The term Family Savings Trust is a broad descriptive term for a trust intended to hold and protect assets against lawsuits and business risks. A Family Savings Trust is extremely flexible in form and can incorporate provisions, which combine the features of domestic and even offshore arrangements within the language of the plan documents. All of your assets can be held within the trust—but be governed by special terms appropriate for that asset.
For example, your trust may be designed to hold your home, accounts receivable, and savings and brokerage accounts. Or the trust can own the entities, such as an FLP or LLC or your personal residence with specific language preserving the tax benefits associated with the home (including the mortgage interest deduction, property taxes, and avoidance of gain on a future sale). If estate tax savings are a priority, you can choose to construct the FST to take maximum advantage of whatever traditional or enhanced tax strategies are appropriate based on your goals and the types of assets you own.

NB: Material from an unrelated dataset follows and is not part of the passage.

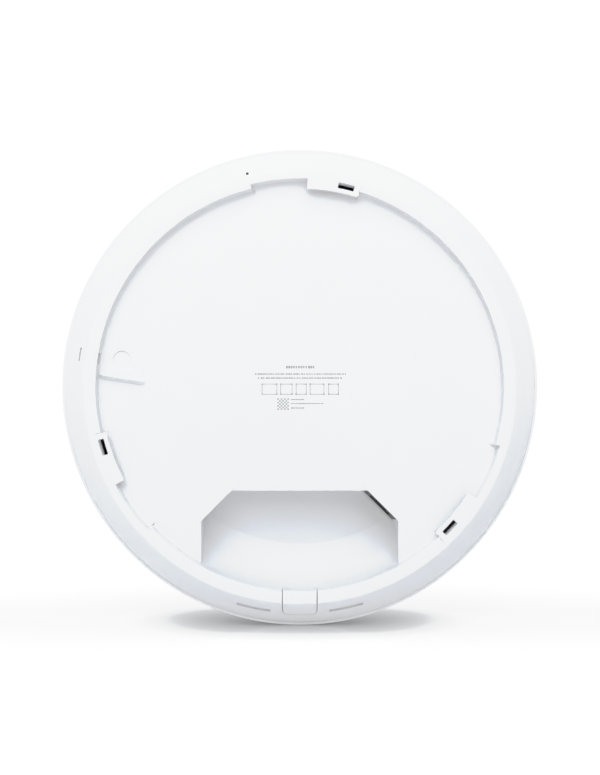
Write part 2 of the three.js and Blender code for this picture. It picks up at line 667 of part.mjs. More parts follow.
/** The magnet cup and its blades, which the shaft carries. */
function fanRotor() {
  const y0 = PARTS_Y + 2;
  const y1 = PARTS_Y + FAN.high - 0.5;
  const wall = 1.2;
  const cup = rod(FAN.hub, y0, y1, [0, 0], MEDIUM_FACETS)
    .subtract(rod(FAN.hub - wall, y0 - CUT, y1 - wall, [0, 0], MEDIUM_FACETS));
  const blade = { sweep: 34, half: 0.45 };
  const blades = [...Array(FAN.blades).keys()].map((i) => {
    const turn = i * 360 / FAN.blades;
    const edge = (r, angle, y) => {
      const [x, z] = polar(r, turn + angle);
      const [nx, nz] = polar(blade.half, turn + angle + 90);
      return [[x - nx, y, z - nz], [x + nx, y, z + nz]];
    };
    return hull([
      ...edge(FAN.hub - wall / 2, 0, y0 + 0.3),
      ...edge(FAN.bladeR, 0, y0 + 0.3),
      ...edge(FAN.hub - wall / 2, blade.sweep, y1 - 0.3),
      ...edge(FAN.bladeR, blade.sweep, y1 - 0.3),
    ]).subtract(rod(FAN.hub - wall, 0, DEPTH, [0, 0], MEDIUM_FACETS));
  });
  return meshOf('fan_rotor', joined([cup, ...blades]), MATERIALS.black);
}

function fanCore() {
  const stator = { r: 6.9, bore: 1.6, y0: PARTS_Y + 1.4 + GAP, y1: PARTS_Y + 6.6 };
  const shaftTop = PARTS_Y + FAN.high - 0.5 - 1.2 - GAP;
  const winding = rod(stator.r, stator.y0, stator.y1, [0, 0], 18)
    .subtract(rod(stator.bore, 0, DEPTH, [0, 0], SMALL_FACETS));
  return [
    meshOf('fan_stator', winding, MATERIALS.coil),
    meshOf('fan_shaft', rod(1, stator.y0 + GAP, shaftTop), MATERIALS.steel),
  ];
}

/** A moulded transformer: a wide base with a narrower crown. */
function transformer(name, place, [w, h], high) {
  const solid = tile(place, [w, h], PARTS_Y, PARTS_Y + high * 0.75)
    .add(tile(place, [w - 2.4, h - 2.4], PARTS_Y + 1, PARTS_Y + high));
  return meshOf(name, solid, MATERIALS.chip);
}

function capacitor(name, place) {
  const solid = rod(4, PARTS_Y, PARTS_Y + 9, place, 18);
  return meshOf(name, solid, MATERIALS.aluminium);
}

function spacer(name, place) {
  const top = REFLECTOR.y0 - GAP;
  const solid = rod(3, PARTS_Y, top, place).subtract(rod(1.3, PARTS_Y + 2, DEPTH, place, BORE_FACETS));
  return meshOf(name, solid, MATERIALS.steel);
}

/** A bent sheet antenna, standing on the reflector at a radius of its own. */
function antenna(name, angle, [w, h], high) {
  const sheet = 0.5;
  const circle = 52;
  const y0 = REFLECTOR.y1 + GAP;
  const solid = joined([
    tile([0, 0], [w, h], y0 + high - sheet, y0 + high),
    tile([0, -h / 2 + sheet / 2], [w / 3, sheet], y0, y0 + high - sheet / 2),
    tile([0, -h / 2 + 2], [w / 3, 4], y0, y0 + sheet),
  ]);
  const mesh = meshOf(name, solid, MATERIALS.brass);
  const [x, z] = polar(circle, angle);
  mesh.position.set(x, 0, z);
  mesh.rotation.y = radians(angle);
  return mesh;
}

/** A pan head screw that points towards the back, with its head's seat at y. */
function screw(name, [x, z], y, long) {
  const solid = revolve([
    [0, -long],
    [SCREW.shank, -long],
    [SCREW.shank, 0],
    [SCREW.headR, 0],
    [SCREW.headR * SCREW.crown, SCREW.headHigh],
    [0, SCREW.headHigh],
  ], SMALL_FACETS);
  const mesh = meshOf(name, solid, MATERIALS.steel);
  mesh.position.set(x, y, z);
  return mesh;
}

// ---- assembly ----

const group = new THREE.Group();

group.add(
  rearCover(),
  frontCover(),
  lightRing(),
  centreCap(),
  ringHolder(),
  cableGate(),
  ...jackPieces(),
  ...resetPieces(),
  backingPlate(),
  mainBoard(),
  reflectorPlate(),
  ledBoard(),
  processor(),
  flatChip('memory_chip', [0, 29.5], [14, 8], 1.2),
  flatChip('flash_chip', [0, 60], [8, 6], 1),
  shieldCan('shield_can_left', [-34, 46], [26, 22]),
  shieldCan('shield_can_right', [34, 46], [26, 22]),
  shieldCan('shield_can_top', [0, 75], [26, 12]),
  thermalPad('thermal_pad_middle', [0, 46], [12, 12]),
  thermalPad('thermal_pad_left', [-34, 46], [22, 18]),
  thermalPad('thermal_pad_right', [34, 46], [22, 18]),
  heatSink(),
  fanFrame(),
  fanRotor(),
  ...fanCore(),
  transformer('lan_transformer', [58, -16], [17, 12], 6),
  transformer('power_transformer', [-58, -18], [20, 20], 9.8),
  transformer('inductor', [-58, 4], [12, 12], 6.5),
  capacitor('capacitor_a', [-38, -24]),
  capacitor('capacitor_b', [-38, -12]),
);

SPACERS.forEach((place, i) => {
  group.add(spacer(`spacer_${i + 1}`, place));
  group.add(screw(`reflector_screw_${i + 1}`, place, REFLECTOR.y1 + GAP, 7));
});

bossPlaces.forEach((place, i) => {
  group.add(screw(`board_screw_${i + 1}`, place, BOARD.y1 + GAP, 6));
});

fanScrewPlaces().forEach((place, i) => {
  const seat = PARTS_Y + FAN.high + GAP;
  group.add(screw(`fan_screw_${i + 1}`, place, seat, seat - BOARD.y0));
});

SINK_LEGS.forEach((place, i) => {
  const seat = SINK.y1 + GAP;
  group.add(screw(`heat_sink_screw_${i + 1}`, place, seat, seat - BOARD.y0));
});

[
  ['antenna_2g_left', 270, [26, 10], 6.5],
  ['antenna_2g_right', 90, [26, 10], 6.5],
  ['antenna_5g_left', 315, [14, 7], 5.2],
  ['antenna_5g_right', 45, [14, 7], 5.2],
  ['antenna_6g_left', 205, [11, 6], 4.6],
  ['antenna_6g_right', 155, [11, 6], 4.6],
].forEach(([name, angle, size, high]) => group.add(antenna(name, angle, size, high)));

export default group;
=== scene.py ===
# A round indoor access point, standing on its edge with its back to the viewer.
# Metres, in the CAD's own frame: X right and Z up seen from the back, Y from the mounting
# plane to the dome. Sizes below are in millimetres and are scaled when a mesh is made.

import bpy
import numpy as np
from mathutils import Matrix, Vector


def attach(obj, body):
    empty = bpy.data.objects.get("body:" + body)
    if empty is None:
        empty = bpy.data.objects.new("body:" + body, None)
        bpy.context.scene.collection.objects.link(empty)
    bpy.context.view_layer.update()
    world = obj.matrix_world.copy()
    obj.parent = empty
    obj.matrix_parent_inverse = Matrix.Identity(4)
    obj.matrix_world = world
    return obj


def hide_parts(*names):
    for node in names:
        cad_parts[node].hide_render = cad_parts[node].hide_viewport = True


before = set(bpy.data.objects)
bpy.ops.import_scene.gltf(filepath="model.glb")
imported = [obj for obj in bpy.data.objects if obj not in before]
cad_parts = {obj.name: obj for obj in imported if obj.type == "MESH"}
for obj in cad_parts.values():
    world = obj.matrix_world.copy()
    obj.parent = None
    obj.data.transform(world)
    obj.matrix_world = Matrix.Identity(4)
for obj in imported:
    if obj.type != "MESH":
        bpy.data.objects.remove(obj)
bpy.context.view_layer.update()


# ---- Camera ----
# Level with the middle of the disc and square to its back, half a metre away.

rear_view = bpy.data.cameras.new("rear_view")
rear_view.lens = 57.9
rear_view.sensor_width = 36
camera = bpy.data.objects.new("camera", rear_view)
camera.location = (0.0001, -0.530, -0.0001)
camera.rotation_euler = (np.pi / 2, 0, 0)
bpy.context.scene.collection.objects.link(camera)
bpy.context.scene.camera = camera


# ---- Floor, room and lamps ----
# A white floor that the disc stands on, in a white room that is brightest to the sides, with
# one broad soft box above. The floor is glossy only near the disc.

class Signal:
    """A node's output, for shader maths written as Python: each operator adds one Math node."""

    def __init__(self, finish, socket):
        self.finish = finish
        self.socket = socket

    def maths(self, operation, first, second):
        return self.finish.add("ShaderNodeMath", {"operation": operation}, {0: first, 1: second})

    def __add__(self, other):
        return self.maths("ADD", self, other)

    __radd__ = __add__

    def __mul__(self, other):
        return self.maths("MULTIPLY", self, other)

    __rmul__ = __mul__

    def __sub__(self, other):
        return self.maths("SUBTRACT", self, other)

    def __rsub__(self, other):
        return self.maths("SUBTRACT", other, self)

    def __truediv__(self, other):
        return self.maths("DIVIDE", self, other)

    def above(self, edge):
        return self.maths("GREATER_THAN", self, edge)

    def at_most(self, top):
        return self.maths("MINIMUM", self, top)

    def at_least(self, foot):
        return self.maths("MAXIMUM", self, foot)

    def size(self):
        return self.finish.add("ShaderNodeMath", {"operation": "ABSOLUTE"}, {0: self})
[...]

An additional feature, which can be added to a Family Savings Trust, if desired, allows the trust to obtain certain “offshore” advantages, at some later point. The FST can be structured to permit a migration of the trust to a more favorable jurisdiction—domestic or foreign—when and if necessary. In the right situation, this provision can be used to force any future plaintiff to proceed with a lawsuit against you in a string of unfriendly foreign jurisdictions to which the trust has continuously migrated. For example, under normal circumstances, the trust exists and is governed by whatever domestic law we choose. But, if circumstances warrant and strategy dictates, you can convert all or a portion of the trust or its assets into an Offshore Trust or Offshore LLC—legally protected and effectively out of reach. A plaintiff attempting to litigate in a foreign country would be faced with nearly impossible hurdles, subject only to local fraudulent transfer rules and the applicable statutes of limitations.